§ Goal:
Below is a listing; restate from it, character for character, the lines beginning at the line holding "bpy.context.scene.collection.children.link(collection)" and ending at the line holding "bpy.data.objects.remove(obj)", both included.

§ Stored data:
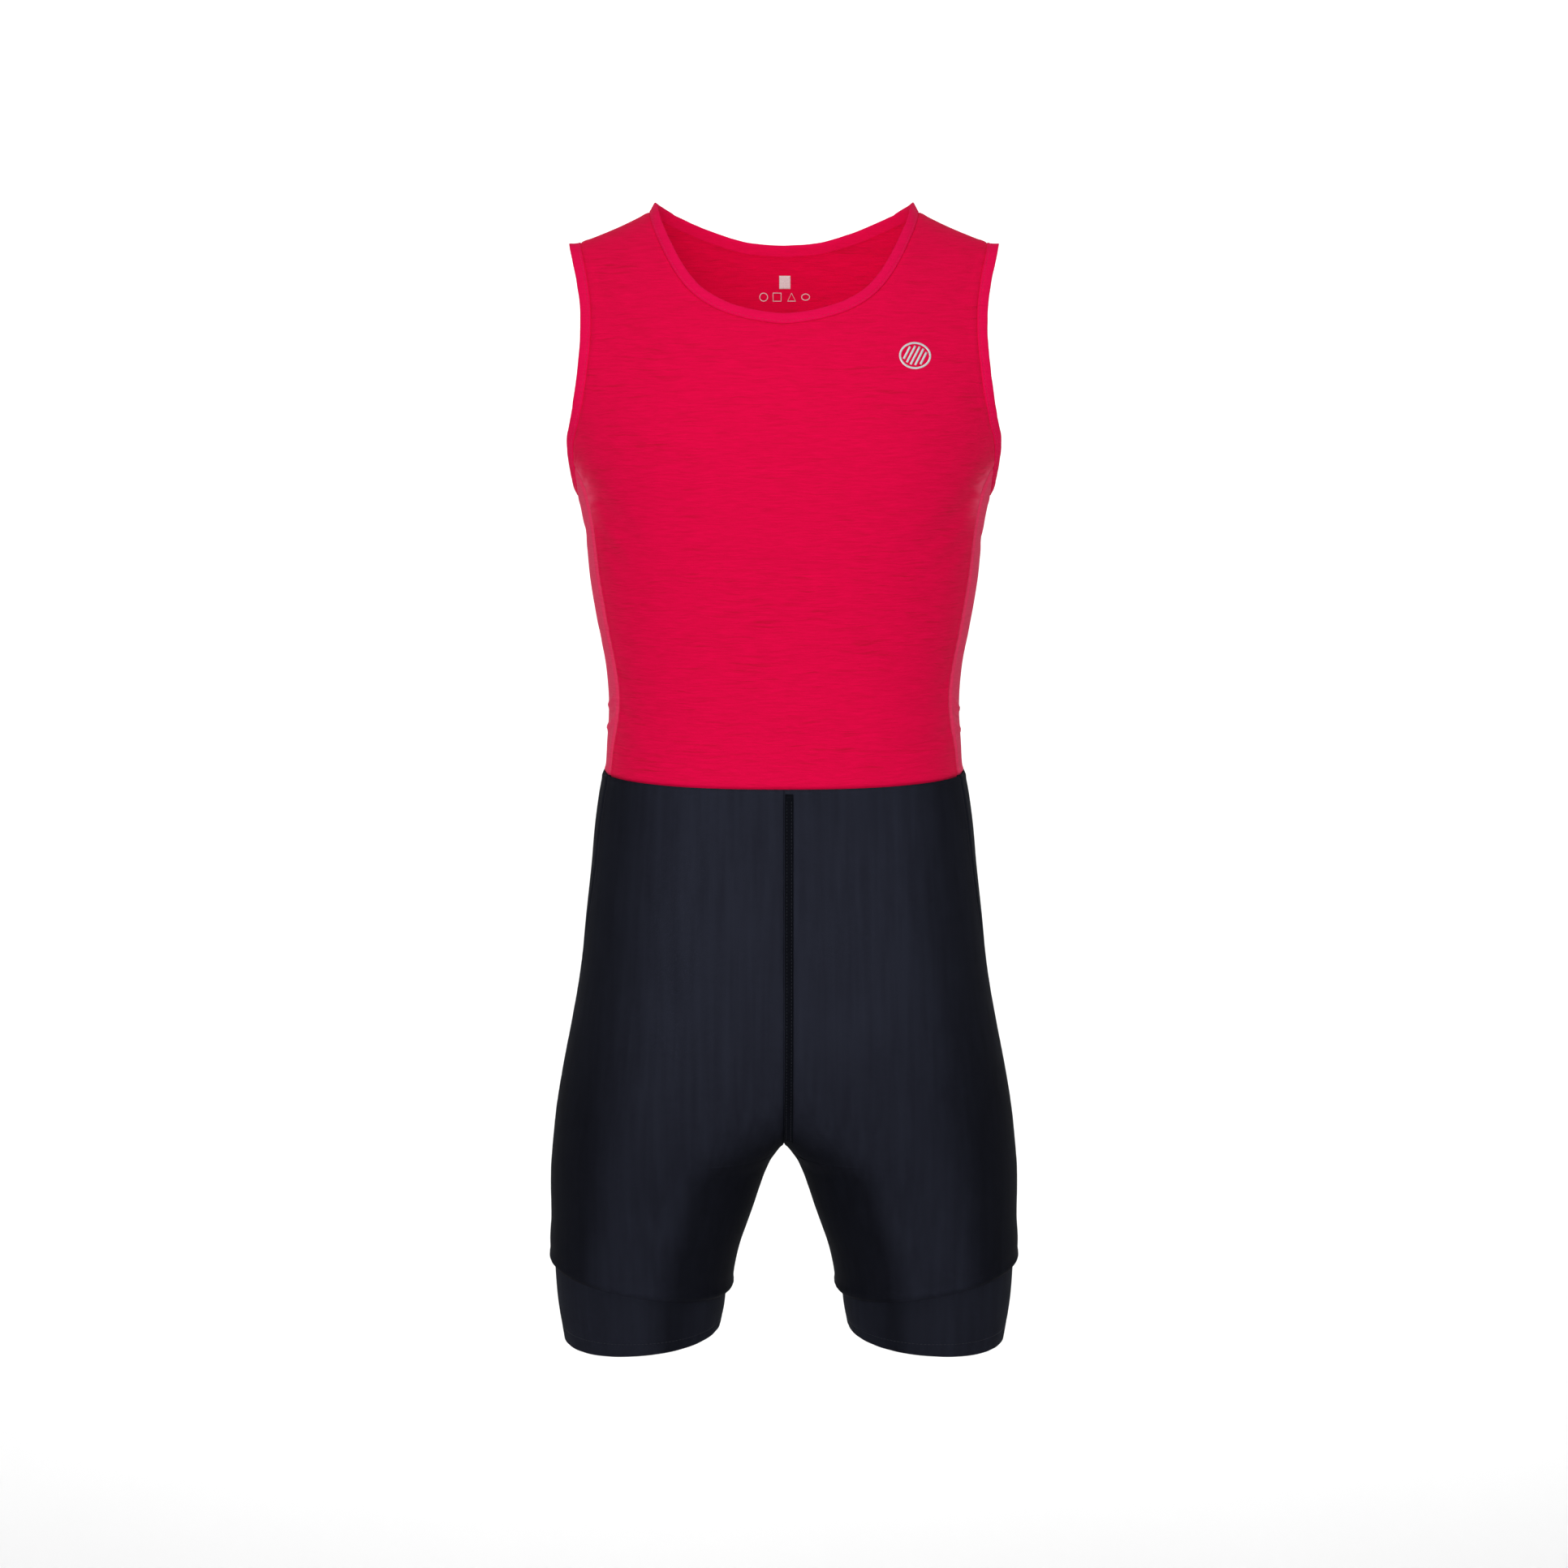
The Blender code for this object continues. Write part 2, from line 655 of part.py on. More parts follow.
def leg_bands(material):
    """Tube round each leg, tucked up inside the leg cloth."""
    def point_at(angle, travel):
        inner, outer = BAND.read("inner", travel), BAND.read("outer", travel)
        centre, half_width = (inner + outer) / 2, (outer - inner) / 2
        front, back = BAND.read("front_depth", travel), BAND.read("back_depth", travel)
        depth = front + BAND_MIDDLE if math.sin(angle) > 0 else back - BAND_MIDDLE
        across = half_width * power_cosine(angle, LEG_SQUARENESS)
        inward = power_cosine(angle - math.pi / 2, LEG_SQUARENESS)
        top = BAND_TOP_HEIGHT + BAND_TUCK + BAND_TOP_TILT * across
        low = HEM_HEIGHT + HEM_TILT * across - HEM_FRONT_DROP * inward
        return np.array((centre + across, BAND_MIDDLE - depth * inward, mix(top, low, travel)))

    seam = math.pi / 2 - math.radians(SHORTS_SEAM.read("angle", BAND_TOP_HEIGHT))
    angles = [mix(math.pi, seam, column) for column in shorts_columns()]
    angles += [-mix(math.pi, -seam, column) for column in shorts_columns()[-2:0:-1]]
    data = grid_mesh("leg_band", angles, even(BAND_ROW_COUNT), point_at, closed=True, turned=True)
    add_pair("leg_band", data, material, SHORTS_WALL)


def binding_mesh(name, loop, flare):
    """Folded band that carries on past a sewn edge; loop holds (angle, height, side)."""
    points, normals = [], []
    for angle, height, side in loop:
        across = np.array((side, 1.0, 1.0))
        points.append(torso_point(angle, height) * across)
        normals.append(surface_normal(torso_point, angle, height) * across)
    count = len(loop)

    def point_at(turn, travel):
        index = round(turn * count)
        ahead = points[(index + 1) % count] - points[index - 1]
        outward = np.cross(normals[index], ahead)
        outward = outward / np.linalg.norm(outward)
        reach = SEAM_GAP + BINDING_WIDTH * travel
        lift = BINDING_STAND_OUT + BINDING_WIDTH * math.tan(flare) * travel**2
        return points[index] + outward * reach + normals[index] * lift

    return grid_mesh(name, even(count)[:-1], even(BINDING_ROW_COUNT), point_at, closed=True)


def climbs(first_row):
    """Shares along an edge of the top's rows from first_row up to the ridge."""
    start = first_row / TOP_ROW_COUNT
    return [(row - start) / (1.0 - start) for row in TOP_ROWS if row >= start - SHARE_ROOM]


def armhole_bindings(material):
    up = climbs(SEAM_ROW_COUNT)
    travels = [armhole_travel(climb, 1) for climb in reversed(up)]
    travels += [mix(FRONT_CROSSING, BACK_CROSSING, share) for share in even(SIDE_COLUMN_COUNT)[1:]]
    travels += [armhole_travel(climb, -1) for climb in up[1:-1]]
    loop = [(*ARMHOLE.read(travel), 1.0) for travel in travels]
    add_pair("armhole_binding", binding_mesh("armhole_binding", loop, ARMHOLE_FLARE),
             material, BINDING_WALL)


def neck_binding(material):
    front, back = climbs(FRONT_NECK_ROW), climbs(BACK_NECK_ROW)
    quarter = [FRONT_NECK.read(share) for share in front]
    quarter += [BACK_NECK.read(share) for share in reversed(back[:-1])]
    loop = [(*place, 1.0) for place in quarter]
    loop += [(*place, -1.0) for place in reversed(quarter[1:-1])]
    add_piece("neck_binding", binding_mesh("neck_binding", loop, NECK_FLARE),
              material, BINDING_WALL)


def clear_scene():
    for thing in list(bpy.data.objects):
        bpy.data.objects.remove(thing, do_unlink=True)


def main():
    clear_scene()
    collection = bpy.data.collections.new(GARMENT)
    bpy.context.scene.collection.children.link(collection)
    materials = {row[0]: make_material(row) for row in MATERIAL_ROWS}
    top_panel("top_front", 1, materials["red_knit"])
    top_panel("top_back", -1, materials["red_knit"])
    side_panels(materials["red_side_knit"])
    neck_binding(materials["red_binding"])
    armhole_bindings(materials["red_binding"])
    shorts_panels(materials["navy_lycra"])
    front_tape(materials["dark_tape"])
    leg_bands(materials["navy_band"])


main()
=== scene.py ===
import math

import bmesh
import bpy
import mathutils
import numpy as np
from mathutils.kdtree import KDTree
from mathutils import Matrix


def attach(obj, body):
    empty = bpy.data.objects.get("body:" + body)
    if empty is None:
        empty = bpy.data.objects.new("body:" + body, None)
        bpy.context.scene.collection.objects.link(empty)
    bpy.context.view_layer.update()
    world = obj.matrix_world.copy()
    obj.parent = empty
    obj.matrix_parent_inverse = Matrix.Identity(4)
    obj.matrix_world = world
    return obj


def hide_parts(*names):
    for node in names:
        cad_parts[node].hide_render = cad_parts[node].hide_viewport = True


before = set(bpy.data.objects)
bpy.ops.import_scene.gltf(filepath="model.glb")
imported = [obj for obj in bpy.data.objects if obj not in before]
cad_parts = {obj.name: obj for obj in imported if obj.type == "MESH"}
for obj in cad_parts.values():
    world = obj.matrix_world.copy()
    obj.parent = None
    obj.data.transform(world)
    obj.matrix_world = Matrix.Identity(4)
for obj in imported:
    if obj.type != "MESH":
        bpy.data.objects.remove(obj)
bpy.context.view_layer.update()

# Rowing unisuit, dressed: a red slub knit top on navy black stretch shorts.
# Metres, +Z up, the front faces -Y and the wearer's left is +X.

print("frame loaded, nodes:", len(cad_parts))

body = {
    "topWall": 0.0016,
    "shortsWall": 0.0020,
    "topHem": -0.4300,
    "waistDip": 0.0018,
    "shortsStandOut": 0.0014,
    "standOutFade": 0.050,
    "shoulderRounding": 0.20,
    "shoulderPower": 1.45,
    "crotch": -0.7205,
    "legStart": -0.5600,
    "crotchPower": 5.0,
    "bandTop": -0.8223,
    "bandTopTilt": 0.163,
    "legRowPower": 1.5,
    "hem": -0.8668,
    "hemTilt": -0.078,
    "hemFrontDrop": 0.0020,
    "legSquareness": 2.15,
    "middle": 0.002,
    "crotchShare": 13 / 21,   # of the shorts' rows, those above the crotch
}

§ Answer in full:
    bpy.context.scene.collection.children.link(collection)
    materials = {row[0]: make_material(row) for row in MATERIAL_ROWS}
    top_panel("top_front", 1, materials["red_knit"])
    top_panel("top_back", -1, materials["red_knit"])
    side_panels(materials["red_side_knit"])
    neck_binding(materials["red_binding"])
    armhole_bindings(materials["red_binding"])
    shorts_panels(materials["navy_lycra"])
    front_tape(materials["dark_tape"])
    leg_bands(materials["navy_band"])


main()
=== scene.py ===
import math

import bmesh
import bpy
import mathutils
import numpy as np
from mathutils.kdtree import KDTree
from mathutils import Matrix


def attach(obj, body):
    empty = bpy.data.objects.get("body:" + body)
    if empty is None:
        empty = bpy.data.objects.new("body:" + body, None)
        bpy.context.scene.collection.objects.link(empty)
    bpy.context.view_layer.update()
    world = obj.matrix_world.copy()
    obj.parent = empty
    obj.matrix_parent_inverse = Matrix.Identity(4)
    obj.matrix_world = world
    return obj


def hide_parts(*names):
    for node in names:
        cad_parts[node].hide_render = cad_parts[node].hide_viewport = True


before = set(bpy.data.objects)
bpy.ops.import_scene.gltf(filepath="model.glb")
imported = [obj for obj in bpy.data.objects if obj not in before]
cad_parts = {obj.name: obj for obj in imported if obj.type == "MESH"}
for obj in cad_parts.values():
    world = obj.matrix_world.copy()
    obj.parent = None
    obj.data.transform(world)
    obj.matrix_world = Matrix.Identity(4)
for obj in imported:
    if obj.type != "MESH":
        bpy.data.objects.remove(obj)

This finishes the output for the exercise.